Further proof that Jesus was fulfilling his role as the second Moses is found in Deuteronomy 18:15, where God tells Moses that, ”He will raise up another Prophet that will be like me” and then says, ”Listen to Him.” These are the exact same words that God uses at the transfiguration (Matthew 17:5): ”This is my Son, Listen to Him.”

This comparison of Mt Sinai with the Mount of Transfiguration is just another convincing proof that the Bible is one long thread that is intricately and brilliantly woven together. We just have to look for the connections.

Call Down Fire from Heaven

There is an interesting story about Jesus and his disciples that occurs in the gospels only in Luke 9. The time frame of the story is in the very late stages of Jesus public ministry.  He has taken his disciples to the northernmost part of Israel, to Caesarea Philippi, where He revealed to them what was about to take place as far as his death and resurrection were concerned.

Click on map for route and location details

Click on map for route and location details

Then he takes three of the disciples, Peter, James, and John up on a high mountain to experience what has been called the “transfiguration”. While they are watching, Jesus meets with and talks to the “angelic” appearing Moses and Elijah, two of Israel’s greatest prophets, who have long since died and gone to heaven. They also see their rabbi transfigured and hear the voice of God thunder from the heavens. It is obvious that they are in special company in a special time in history.

After this amazing incident, the Bible says that Jesus, realizing that his time to be crucified was at hand, set his face resolutely towards Jerusalem.  To get to Jerusalem, which is south of the Galilee quite a distance, the group decided to go the shortest route through the Samaritan mountains. They had taken this route in the past, if you remember when Jesus met the Samaritan woman at Jacob’s Well in Samaria. The Samaritans and the Jews did not get along, at all. Most Jews would not even risk going through Samaria and the same could be said for the Samaritans, as they were reluctant to go through Israel. Their hatred for each other had been going on for centuries.
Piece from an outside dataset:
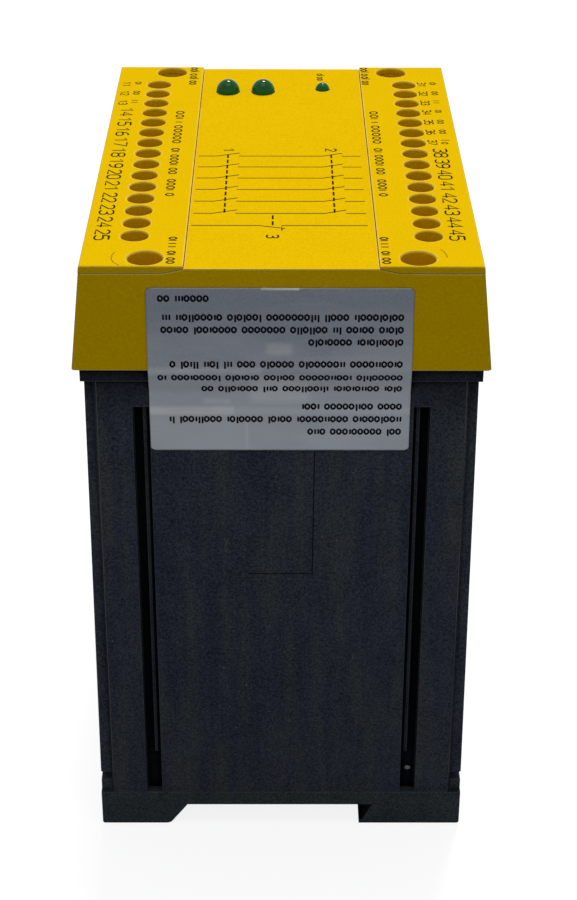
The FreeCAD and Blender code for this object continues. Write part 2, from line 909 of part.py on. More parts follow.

As they traveled in Samaria, Jesus sent some messengers ahead to reserve a place to stay and to have something to eat. However, the Samaritans were not friendly at all, and would not let the disciples make any arrangements for their rabbi.

When James and John saw the Samaritans rude behavior, they quickly asked Jesus,”Can we call down fire from heaven on these guys and teach them a lesson and destroy this Samaritan village?”Jesus rebuked James and John and said, we’ll just go to another village. In the King James translation, Jesus replies, “I did not come to destroy men’s lives, but to save them”.

Why would the disciples want to call fire down from heaven, besides the obvious fact that they were mad at them? If we knew our text better, the answer would be obvious. Elijah, the first great prophet of Israel, the one that they had just seen on the mountain, had done the exact same thing to the exact same people, in the exact same area, for the exact same reason! Look at the story in 2 Kings Ch.1! By gosh, if Elijah didn’t put up with these unruly Samaritans, then neither will we! Also, Elijah had called down fire from heaven in the contest with Baal on top of Mt. Carmel. So the fire from heaven was a prophet thing!

Moses, the other great leader of Israel that they had just witnessed, also called down fire from heaven on the Sons of Korah in Numbers 16:35 and on Aaron’s sons in Leviticus 10:2. So the disciples were trying to emulate these great prophets when they asked Jesus for permission to scorch these Samaritans! They had great precedent to do so; surely their rabbi would go along with it.

Jesus, however, said, “My ministry is going to be a little different “. What Moses and Elijah did was appropriate for that time and situation, but my ministry is going to be about trying to save these people’s lives, not wipe them out”. In fact, Jesus uses the Samaritans as examples in a lot of his parables and stories to show that we’ve got to love even our worst enemy, e.g. the story of the Good Samaritan.

Doesn’t this make this story a lot more interesting when you know the history and the context behind what was happening? We need to know our Hebrew Testament so much better! That is the book and the stories that Jesus and his disciples would have been so familiar with. This should motivate us to be better students of the text! Our rabbi and his disciples certainly were good students!